QUOTOMATIC SELECTOR SAY: "There are some occupations that are stereotypically gay, but mechanical engineering isn't one of them."
 
Friday, August 15, 2008  
STABBED IN THE BACK! The veteran money-followers at Open Secrets find that U.S. troops serving abroad have contributed six times as much to Obama's campaign as to McCain's. Like Hamlet said, we who have free souls, it touches us not. Using the troops as campaign window-dressing was cheap during the last campaign, and it remains so. In a week or two McCain will find a wounded vet who denounces Obama, and everyone will be talking about arugula and whatnot again.

But though we are above trying to embarrass our opponents with this information, we do not disdain to notice when they massively embarrass themselves.

We enjoy, for example, the close analysis of Wizbang's Jay Tea, which reveals that the servicemembers have spent very little on campaign donations overall, allowing Tea to brush off these warriors' contributions as "statistically irrelevant." He adds, "I think I kinda like that 99.9% of our troops aren't spending at least $200 on presidential campaigns."

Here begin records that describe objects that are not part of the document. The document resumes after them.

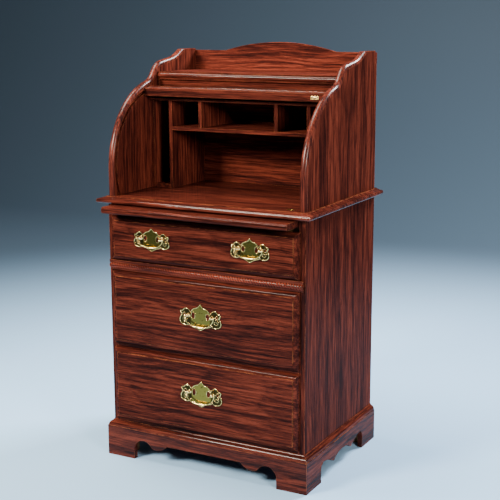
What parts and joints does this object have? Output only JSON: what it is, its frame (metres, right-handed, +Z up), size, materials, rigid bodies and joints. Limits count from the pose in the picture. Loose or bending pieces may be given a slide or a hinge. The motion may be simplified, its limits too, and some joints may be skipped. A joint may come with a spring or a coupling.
{
  "type": "roll top desk",
  "caption": "Narrow wooden roll top desk on a bracket base, with lipped drawers, a pull-out writing slide, pigeonholes and brass batwing pulls.",
  "frame": {"origin": "on the floor, under the middle of the whole footprint with the writing slide as it stands", "axes": "+X to the right seen from the front, +Y to the back, +Z up; the drawers open towards -Y"},
  "size_m": [0.655, 0.538, 1.1708],
  "materials": {
    "mahogany_flat": "satin",
    "mahogany_upright": "satin",
    "mahogany_inner": "satin",
    "inner_wood": "matte",
    "brass": "polished",
    "canvas": "matte"
  },
  "bodies": {
    "desk": {"case_back": "mahogany_inner", "case_bottom": "mahogany_inner", "case_side_left": "mahogany_upright", "case_side_right": "mahogany_upright", "catch_strike": "brass", "corner_blocks": "inner_wood", "crest_board": "mahogany_flat", "cubby_dividers": "mahogany_upright", "drawer_rail_lower": "mahogany_inner", "drawer_rail_upper": "mahogany_inner", "drawer_runners": "inner_wood", "hutch_back": "mahogany_inner", "hutch_nosing_left": "mahogany_upright", "hutch_nosing_right": "mahogany_upright", "hutch_side_left": "mahogany_upright", "hutch_side_right": "mahogany_upright", "pigeon_back_lower": "mahogany_inner", "pigeon_back_upper": "mahogany_inner", "pigeon_dividers": "mahogany_upright", "pigeon_ends": "mahogany_upright", "pigeon_shelf": "mahogany_flat", "pigeon_top": "mahogany_flat", "plinth_back": "inner_wood", "plinth_front": "mahogany_flat", "plinth_side_left": "mahogany_flat", "plinth_side_right": "mahogany_flat", "rope_moulding": "mahogany_flat", "shelf_cleats": "mahogany_flat", "shelf_fascia": "mahogany_flat", "shelf_moulding": "mahogany_flat", "slide_cleats": "inner_wood", "slide_cross_rail": "inner_wood", "slot_floors": "mahogany_upright", "top_shelf": "mahogany_flat", "writing_slab": "mahogany_flat"},
    "tambour": {"tambour_rail": "mahogany_upright", "tambour_slats": "mahogany_upright", "tambour_canvas": "canvas", "rail_catch": "brass"},
    "writing_slide": {"writing_slide": "mahogany_flat", "slide_front_edge": "mahogany_flat"},
    "drawer_low": {"drawer_front_low": "mahogany_flat", "drawer_box_low": "inner_wood", "drawer_bottom_low": "inner_wood", "pull_plate_low": "brass", "pull_posts_low": "brass"},
    "drawer_mid": {"drawer_front_mid": "mahogany_flat", "drawer_box_mid": "inner_wood", "drawer_bottom_mid": "inner_wood", "pull_plate_mid": "brass", "pull_posts_mid": "brass"},
    "drawer_top": {"drawer_front_top": "mahogany_flat", "drawer_box_top": "inner_wood", "drawer_bottom_top": "inner_wood", "pull_plate_top": "brass", "pull_posts_top": "brass"},
    "bail_low": {"bail_low": "brass"},
    "bail_mid": {"bail_mid": "brass"},
    "bail_top_left": {"bail_top_left": "brass"},
    "bail_top_right": {"bail_top_right": "brass"}
  },
  "joints": [
    {"name": "drawer_low_slide", "type": "slide", "parent": "desk", "child": "drawer_low", "axis": [0, -1, 0], "range_m": [0, 0.3]},
    {"name": "drawer_mid_slide", "type": "slide", "parent": "desk", "child": "drawer_mid", "axis": [0, -1, 0], "range_m": [0, 0.3]},
    {"name": "drawer_top_slide", "type": "slide", "parent": "desk", "child": "drawer_top", "axis": [0, -1, 0], "range_m": [0, 0.3]},
    {"name": "writing_slide_pull", "type": "slide", "parent": "desk", "child": "writing_slide", "axis": [0, -1, 0], "range_m": [-0.05, 0.15]},
    {"name": "curtain_roll", "type": "hinge", "parent": "desk", "child": "tambour", "pos_m": [0, 0.018, 0.836], "axis": [1, 0, 0], "range_deg": [-4, 95.5]},
    {"name": "bail_low_swing", "type": "hinge", "parent": "drawer_low", "child": "bail_low", "pos_m": [0, -0.23, 0.236], "axis": [-1, 0, 0], "range_deg": [0, 80]},
    {"name": "bail_mid_swing", "type": "hinge", "parent": "drawer_mid", "child": "bail_mid", "pos_m": [0, -0.23, 0.454], "axis": [-1, 0, 0], "range_deg": [0, 80]},
    {"name": "bail_top_left_swing", "type": "hinge", "parent": "drawer_top", "child": "bail_top_left", "pos_m": [-0.152, -0.23, 0.654], "axis": [-1, 0, 0], "range_deg": [0, 80]},
    {"name": "bail_top_right_swing", "type": "hinge", "parent": "drawer_top", "child": "bail_top_right", "pos_m": [0.152, -0.23, 0.654], "axis": [-1, 0, 0], "range_deg": [0, 80]}
  ]
}
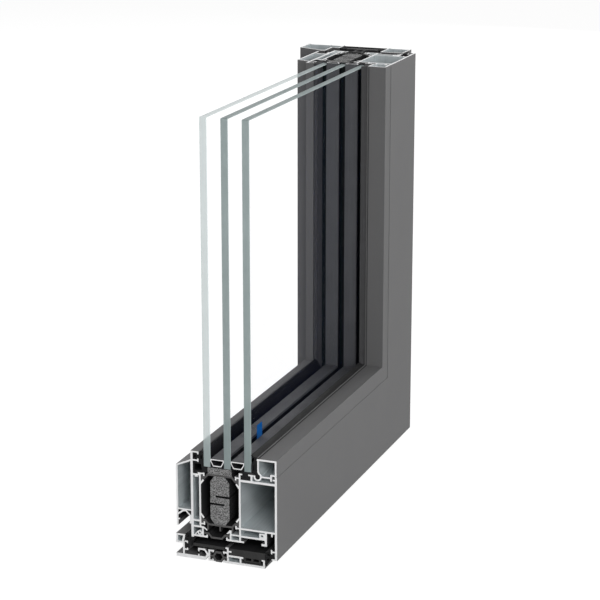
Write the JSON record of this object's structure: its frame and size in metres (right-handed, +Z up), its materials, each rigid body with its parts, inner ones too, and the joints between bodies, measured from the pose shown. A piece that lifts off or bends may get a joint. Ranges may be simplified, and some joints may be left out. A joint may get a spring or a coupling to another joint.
{
  "type": "balcony door corner section sample",
  "caption": "Cut corner of an insulated aluminium balcony door with triple glazing, closed in its frame on a flat sill.",
  "frame": {"origin": "middle of the sample's plan, on the surface that it stands on", "axes": "+X along the sill from the cut end to the wall side, +Y from the room to the outside, +Z up"},
  "size_m": [0.3594, 0.1072, 0.356],
  "materials": {
    "coated_aluminium": "extruded aluminium, matt grey powder coat outside, mill finish in the chambers, bright where it is sawn",
    "float_glass": "clear float glass with ground grey-green edges",
    "spacer_bar": "grey warm-edge spacer bar",
    "black_rubber": "matt black gasket rubber and sealant",
    "isolator_plastic": "dark grey glass-filled plastic, sawn at the ends",
    "grey_foam": "speckled grey closed-cell foam"
  },
  "bodies": {
    "root": {"glass_inner": "float_glass", "glass_middle": "float_glass", "glass_outer": "float_glass", "jamb_back_isolator": "isolator_plastic", "jamb_centre_gasket": "black_rubber", "jamb_front_isolator": "isolator_plastic", "jamb_inner_shell": "coated_aluminium", "jamb_outer_shell": "coated_aluminium", "jamb_stop_gasket": "black_rubber", "rail_bead": "coated_aluminium", "rail_foam_core": "grey_foam", "rail_foam_tape": "grey_foam", "rail_inner_gasket": "black_rubber", "rail_inner_seal": "black_rubber", "rail_inner_shell": "coated_aluminium", "rail_inner_spacer": "spacer_bar", "rail_lower_isolator": "isolator_plastic", "rail_outer_gasket": "black_rubber", "rail_outer_seal": "black_rubber", "rail_outer_shell": "coated_aluminium", "rail_outer_spacer": "spacer_bar", "rail_setting_strip": "black_rubber", "rail_sole_isolator": "isolator_plastic", "rail_stop_gasket": "black_rubber", "rail_upper_isolator": "isolator_plastic", "sill_cover_block": "isolator_plastic", "sill_cover_plate": "isolator_plastic", "sill_insulator": "isolator_plastic", "sill_nose": "coated_aluminium", "sill_stop_gasket": "black_rubber", "sill_threshold": "coated_aluminium", "stile_bead": "coated_aluminium", "stile_foam_core": "grey_foam", "stile_foam_tape": "grey_foam", "stile_inner_gasket": "black_rubber", "stile_inner_seal": "black_rubber", "stile_inner_shell": "coated_aluminium", "stile_inner_spacer": "spacer_bar", "stile_lower_isolator": "isolator_plastic", "stile_outer_gasket": "black_rubber", "stile_outer_seal": "black_rubber", "stile_outer_shell": "coated_aluminium", "stile_outer_spacer": "spacer_bar", "stile_setting_strip": "black_rubber", "stile_sole_isolator": "isolator_plastic", "stile_stop_gasket": "black_rubber", "stile_upper_isolator": "isolator_plastic"}
  },
  "joints": []
}
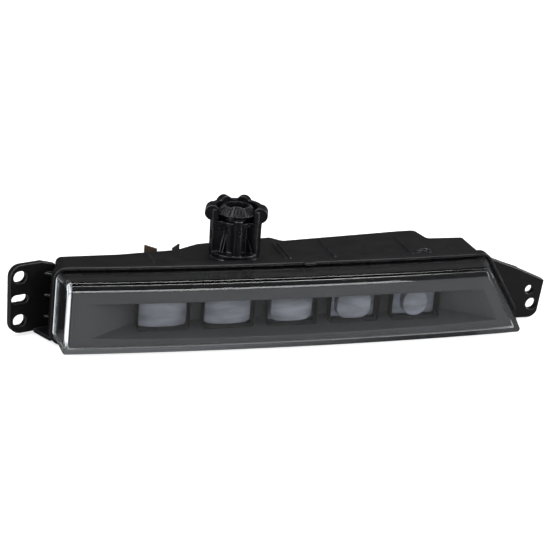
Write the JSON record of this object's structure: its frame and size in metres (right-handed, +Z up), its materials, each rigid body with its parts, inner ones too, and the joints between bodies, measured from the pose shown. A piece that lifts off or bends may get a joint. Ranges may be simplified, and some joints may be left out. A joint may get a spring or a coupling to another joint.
{
  "type": "daytime running light",
  "caption": "Long slant-ended vehicle lamp with a clear cover, a row of light blocks in a grey trough, fixing ears and a toothed aiming adjuster on top.",
  "frame": {"origin": "on the housing's flat underside, 30 mm behind the chord of the clear cover's lower front edge and half way along it", "axes": "+X along the lamp towards its slanted end, +Y to the back, +Z up along the adjuster"},
  "size_m": [0.2854, 0.0795, 0.0658],
  "materials": {
    "housing_plastic": "moulded black plastic, fine grain",
    "clear_cover": "clear polycarbonate, hard coated",
    "seal_rubber": "soft black rubber",
    "bezel_plastic": "satin dark grey",
    "screw_steel": "zinc plated",
    "socket_plastic": "moulded black",
    "terminal_brass": "tinned brass",
    "clip_steel": "brown phosphated spring steel",
    "wheel_plastic": "moulded black",
    "shaft_steel": "turned",
    "carrier_plastic": "moulded dark grey",
    "block_clear": "clear acrylic",
    "board_white": "white solder mask",
    "led_yellow": "phosphor under clear resin",
    "sink_aluminium": "die cast",
    "nut_plastic": "natural nylon"
  },
  "bodies": {
    "lamp": {"housing": "housing_plastic", "lens_cover": "clear_cover", "lens_seal": "seal_rubber", "bezel": "bezel_plastic", "bezel_screws": "screw_steel", "pivot_stud_left": "screw_steel", "pivot_stud_right": "screw_steel", "connector_socket": "socket_plastic", "connector_terminals": "terminal_brass", "connector_seal": "seal_rubber", "vent_cap": "seal_rubber", "rear_clip": "clip_steel"},
    "adjuster": {"adjuster_wheel": "wheel_plastic", "adjuster_shaft": "shaft_steel", "adjuster_seal": "seal_rubber"},
    "module": {"optic_carrier": "carrier_plastic", "optic_1": "block_clear", "optic_2": "block_clear", "optic_3": "block_clear", "optic_4": "block_clear", "optic_5": "block_clear", "led_board": "board_white", "led_1": "led_yellow", "led_2": "led_yellow", "led_3": "led_yellow", "led_4": "led_yellow", "led_5": "led_yellow", "heat_sink": "sink_aluminium", "module_screws": "screw_steel", "adjuster_nut": "nut_plastic"}
  },
  "joints": [
    {"name": "adjuster_turn", "type": "hinge", "parent": "lamp", "child": "adjuster", "pos_m": [-0.027, 0.006, 0.05], "axis": [0, 0, 1], "range_deg": [-360, 360]},
    {"name": "module_tilt", "type": "hinge", "parent": "lamp", "child": "module", "pos_m": [0, -0.004, 0.019], "axis": [1, 0, 0], "range_deg": [-2.5, 2.5]}
  ],
  "couplings": [
    {"joint": "module_tilt", "follows": "adjuster_turn", "ratio": -0.0069444}
  ]
}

This is a startling admission. When the Bankruptcy Bill was debated in 2005, the Democrats tried to put in an exemption for military personnel, and the Republicans voted it down. "One of the most common cases I see as a legal assistance attorney in the Army," writes a JAG soldier/lawyer, "is a soldier in debt." We pay them shit and give them no breaks, so I'm not surprised that the troops don't have a lot of scratch left over for campaign finance, but I am surprised to hear Tea admit that he's happy about it.

Michael Goldfarb at John McCain's own blog says that "most of those troops are likely too busy doing the important work of defending this country to make political contributions." Busy working second jobs, maybe? Goldfarb adds that McCain has far more "retired admirals and generals" endorsing him than Obama. Who's the elitist now?

Speaking of elites, a visibly flailing Allahpundit takes comfort in the fact that "the one branch where McCain leads Obama in contributions is the one most likely to see the hardest action — the Corps." This is fairly classic: as the weaker units desert, Allahpundit puts his faith in a hard core of loyal followers who will follow the flag unto death. Godwin's Law forbids the obvious comparison.

Say Anything points out that McCain loses by less when you include soldiers serving here in the states, where treason can't get at them. Also, "I think the lopsided contributions speak more to conservative dissatisfaction with McCain than outrageous amounts of new support for Obama," which servicemembers of course express by contributing to Obama. Then he throws a chair and runs.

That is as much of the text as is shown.